SCA Further Strengthens Profitability of Tissue Segment
Print this article | Send to Colleague
SCA, Stockholm, Sweden, at a capital markets day (CMD) in Stockholm, reported that to further strengthen profitability in its hygiene operations, measures are being taken to decrease costs and improve efficiency. The company’s target for return on capital employed (ROCE) has been adjusted from 13% to 15% for tissue and for forest products from 11% to being the top quartile of the sector.
The integration of SCA’s European tissue operations acquired from Georgia-Pacific is progressing in line with or better than planned, and is expected to provide EUR 125 million in annual cost synergies, with the full effect occurring after three years, the company reports.
"Our efficiency program from 2011 goes according to plan and to date we have achieved more than half of the expected annual savings of EUR 80 million. A new efficiency program has been initiated within the hygiene operations to further reduce costs and increase productivity. It will provide annual cost savings of some EUR 300 million, with full impact in 2015. About 1,500 employees are affected and costs are expected to be some EUR 100 million," Jan Johansson, president and CEO, said.

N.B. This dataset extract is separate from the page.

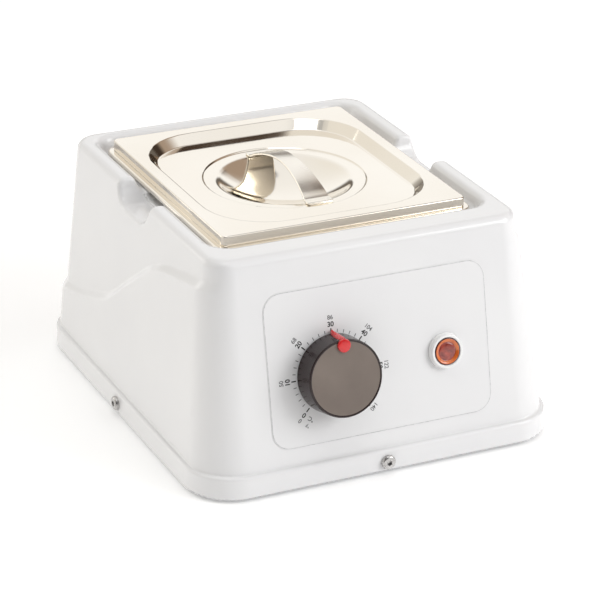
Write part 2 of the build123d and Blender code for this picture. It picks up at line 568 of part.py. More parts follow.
def make_inlet():
    y = inlet_wall_y() + INLET_LIFT
    flange = box(INLET_X - 25, INLET_X + 25, y, y + 2.5, INLET_Z - 10.4, INLET_Z + 10.4)
    flange = fillet(flange.edges().filter_by(Axis.Y), 4.0)
    body = box(INLET_X - 13.5, INLET_X + 13.5, y - 16, y, INLET_Z - 9.8, INLET_Z + 9.8)
    cavity = box(INLET_X - 12, INLET_X + 12, y - 14, y + 3, INLET_Z - 8.2, INLET_Z + 8.2)
    cavity = chamfer(cavity.edges().filter_by(Axis.Y).group_by(Axis.Z)[-1], 4.0)
    socket = flange + body - cavity
    pins = []
    for dx, dz in ((-7, -2), (0, 2), (7, -2)):
        x, z = INLET_X + dx, INLET_Z + dz
        socket = socket - box(x - 1, x + 1, y - 17, y - 13, z - 2, z + 2)
        pins.append(box(x - 1, x + 1, y - 24, y - 2, z - 2, z + 2))
    for dx in (-20, 20):
        socket = socket - rod((INLET_X + dx, y - 5, INLET_Z), (INLET_X + dx, y + 5, INLET_Z), 1.6)
    save("inlet_socket", socket)
    save("inlet_pins", *pins)
    screws = []
    nuts = []
    inner_y = y - INLET_LIFT - WALL - 0.4
    for dx in (-20, 20):
        screws.append(socket_screw((INLET_X + dx, y + 2.5, INLET_Z), (0, -1, 0), 2.9, 1.6, 1.5, 12.0))
        face = Plane(origin=(INLET_X + dx, inner_y, INLET_Z), z_dir=(0, -1, 0))
        nut = face * extrude(RegularPolygon(3.1, 6), 2.4)
        nuts.append(nut - rod((INLET_X + dx, y + 4, INLET_Z), (INLET_X + dx, y - 14, INLET_Z), 1.5))
    save("inlet_screws", *screws)
    save("inlet_nuts", *nuts)


def make_wiring():
    """Single insulated wires, each from one terminal's end to another's."""
    floor = PLATE_Z + PLATE_T
    x, y = BLOCK
    back, front, hole_z = y + 8, y - 8, floor + 5
    pin_y = inlet_wall_y() + INLET_LIFT - 24
    low = 12.0
    for name, pin_x, hole_x in (("live_wire", INLET_X - 7, x - 10), ("neutral_wire", INLET_X + 7, x + 10)):
        route = [(pin_x, pin_y, INLET_Z - 2), (pin_x, pin_y - 5, INLET_Z - 2), (pin_x, pin_y - 7, low),
                 (hole_x, 0, low - 1), (hole_x, back + 12, hole_z), (hole_x, back, hole_z)]
        save(name, tube_path(route, WIRE_R, 2.4))
    route = [(INLET_X, pin_y, INLET_Z + 2), (INLET_X, pin_y - 4, INLET_Z + 2), (INLET_X, pin_y - 6, low + 4),
             (STUD[0], 50, low + 4), (STUD[0], -60, 8), (STUD[0], -76, floor + 0.5 + WIRE_R),
             (STUD[0], -82, floor + 0.5 + WIRE_R)]
    save("earth_wire", tube_path(route, WIRE_R, 1.8) - box(-53, -47, -90, -80, 0, floor + 1.0))

    def blade_end(u, v):
        return DIAL.from_local_coords(Vector(u, v, -WALL - THERMOSTAT_DEPTH - 8))

    def away(u, v, step, drop=0.0):
        return DIAL.from_local_coords(Vector(u, v - drop, -WALL - THERMOSTAT_DEPTH - 8 - step))

    supply = [blade_end(12, -9), away(12, -9, 5), away(16, -9, 6, 14), (x - 10, front - 8, 24),
              (x - 10, front - 8, hole_z), (x - 10, front, hole_z)]
    heater_y = well_face_y(BAND[0]) - HEATER_T
    feed = [blade_end(-12, -9), away(-12, -9, 5), (-10, heater_y - 5, BAND[0] - 2.5),
            (-10, heater_y + 0.8, BAND[0] - 2.5), (-10, heater_y + 0.8, BAND[0])]
    save("thermostat_wires", tube_path(supply, WIRE_R, 1.8), tube_path(feed, LEAD_R, 1.2))
    fuse_y = well_face_y(BULB_Z) - 2.6
    fuse_out = [(48, fuse_y, BULB_Z), (56, fuse_y, BULB_Z), (60, fuse_y - 8, 26), (x, front - 5, 22),
                (x, front - 5, hole_z), (x, front, hole_z)]
    fuse_in = [(34, fuse_y, BULB_Z), (30, fuse_y, BULB_Z), (28, heater_y + 0.8, BAND[0] - 3),
               (28, heater_y + 0.8, BAND[0])]
    save("fuse_leads", tube_path(fuse_out, 0.9, 1.8), tube_path(fuse_in, LEAD_R, 0.9))
    leads = []
    for u, hole_x, reach in ((-4, x, 10), (4, x + 10, 6)):
        tab = LAMP.from_local_coords(Vector(u, 0, -26))
        turn = LAMP.from_local_coords(Vector(u, 0, -30))
        route = [tab, turn, (hole_x + 2, front - 2 - reach / 2, 40), (hole_x + 2, front - 9, 24),
                 (hole_x + 2, front - 9, 20)]
        leads.append(tube_path(route, 0.8, 1.4))
    save("lamp_leads", *leads)


def main():
    save("housing", make_housing())
    save("control_label", make_label())
    save("base_plate", make_base_plate())
    save("base_screws", *make_base_screws())
    save("base_rivet_nuts", *make_base_rivet_nuts())
    make_feet()
    save("pan", make_pan())
    save("lid", make_lid())
    save("lid_handle", make_lid_handle())
    save("knob", make_knob())
    save("knob_pointer", make_pointer())
    save("knob_spring_ring", disc(DIAL, 6.8, 6.0, 9.0) - disc(DIAL, 6.0, 5.0, 10.0))
    save("thermostat_spindle", make_spindle())
    save("thermostat_body", make_thermostat())
    save("thermostat_terminals", *make_thermostat_terminals())
    save("thermostat_screws", *make_thermostat_screws())
    make_lamp()
    save("heating_well", make_well())
    make_heaters()
    save("well_brackets", *make_well_brackets())
    save("well_screws", *make_well_screws())
    make_sensing()
    make_terminals()
    make_inlet()
    make_wiring()


main()
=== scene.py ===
import json
import math

import bmesh
import bpy
import numpy as np
from mathutils import Matrix, Vector


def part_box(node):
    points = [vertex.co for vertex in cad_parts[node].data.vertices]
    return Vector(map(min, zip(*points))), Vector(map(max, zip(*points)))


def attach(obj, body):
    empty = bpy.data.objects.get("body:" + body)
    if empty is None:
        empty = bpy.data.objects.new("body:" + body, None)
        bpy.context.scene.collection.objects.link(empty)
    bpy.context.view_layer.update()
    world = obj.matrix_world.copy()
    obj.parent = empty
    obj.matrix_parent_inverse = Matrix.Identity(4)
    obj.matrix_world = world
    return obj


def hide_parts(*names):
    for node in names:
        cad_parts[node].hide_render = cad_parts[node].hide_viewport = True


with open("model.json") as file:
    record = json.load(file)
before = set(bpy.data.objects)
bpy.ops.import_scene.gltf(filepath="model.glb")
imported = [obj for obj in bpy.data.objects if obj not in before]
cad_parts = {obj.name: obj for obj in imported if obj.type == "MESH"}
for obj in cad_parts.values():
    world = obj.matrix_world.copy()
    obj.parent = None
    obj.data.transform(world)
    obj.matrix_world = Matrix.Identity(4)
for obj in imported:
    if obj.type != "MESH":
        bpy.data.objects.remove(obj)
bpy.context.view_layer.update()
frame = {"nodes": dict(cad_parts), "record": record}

# Lengths below are millimetres about the middle of the base; the frame says where that middle lies.
MM = 0.001
skirt_low, skirt_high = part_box("housing")
MIDDLE_Y = (skirt_low.y + skirt_high.y) / 2
pan_low, pan_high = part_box("pan")
PAN_Y = ((pan_low.y + pan_high.y) / 2 - MIDDLE_Y) / MM
FOOT_GAP = skirt_low.z / MM
BODY_TOP = skirt_high.z / MM
SKIRT_TOP = 15.5
WALL = 4.0     # over the real 3.0, because the grid leaves holes in a thinner wall
GRID_WIDE, GRID_FINE = ((1.95, 1.12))

# half width, front y, back y, front corner radius, back corner radius
SKIRT = (114.0, -128.0, 128.0, 28.6, 28.6)
LOWER = ((111.4, -125.2, 125.0, 25.9, 24.0), (100.1, -99.0, 120.8, 17.1, 18.0))
UPPER = ((108.9, -125.2, 122.5, 23.4, 21.5), (97.0, -99.0, 117.8, 14.0, 15.0))
SHOULDER = [(-140, 122.5), (-100, 120.5), (-66, 115.5), (-24, 103.5), (8, 82.5), (38, 61.5), (62, 53.0),
            (112, 42.0), (140, 41.0)]
SHOULDER_HALF = 3.4
TOP_ROUND, SKIRT_ROUND, SKIRT_CREASE = 4.6, 1.8, 0.9

RIM = (81.0, 88.0, 9.0)
RIM_TOP, RIM_FOLD, SHEET = 129.6, 2.6, 0.8
PAN_TOP, PAN_FOOT, PAN_FLOOR = (73.0, 80.0, 22.0), (67.0, 74.0, 18.0), 29.6
LAND_TOP, DISH_FLOOR = 128.8, 126.3
LAND, HOLE = (79.0, 86.0, 24.0), (75.6, 82.6, 23.5)
# the dish round the pan at its floor, and what its sloped walls add by the top
DISH_HALF_X, DISH_HALF_Y, DISH_R, DISH_ROUND = 83.5, 90.5, 12.0, 3.0
DISH_OUT, DISH_OUT_FRONT, DISH_R_MORE = 3.5, 5.5, 2.0
NOTCH_HALF, NOTCH_FLOOR, NOTCH_R, NOTCH_INNER_X = 22.5, 120.8, 12.0, 82.5
GAP_NARROWER, GAP_HIGHER, GAP_R, GAP_X = 4.0, 2.5, 6.0, (75.0, 84.0)
LIP_ROUND, LAND_CREASE, HOLE_ROUND = 2.6, 0.5, 0.7
LAMP_HOLE_R, LAMP_HOLE_BACK_Y = 8.4, -90.0
INLET_X, INLET_Z, INLET_HALF_W, INLET_HALF_H, INLET_FRONT_Y = 48.0, 28.0, 13.8, 10.2, 110.0

LID = (77.0, 84.0, 3.5)
LID_TOP, LID_FLOOR = 135.6, 129.7
RECESS = (68.5, 74.5, 38.0)
RING_OUT, RING_IN, RING_Z, BOWL_DEPTH = 48.4, 41.0, 128.7, 13.0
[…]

During the past year, SCA notes that it completed a number of major acquisitions and divestments, which has strengthened the company and focused operations on hygiene and forest products. The hygiene operations currently accounts for 80% of SCA’s sales, with the majority in Europe, but with increasing exposure to emerging markets, both via organic growth and acquisitions. Increasing disposable income in emerging markets offers continuing favorable conditions for growth in the hygiene operations, SCA adds.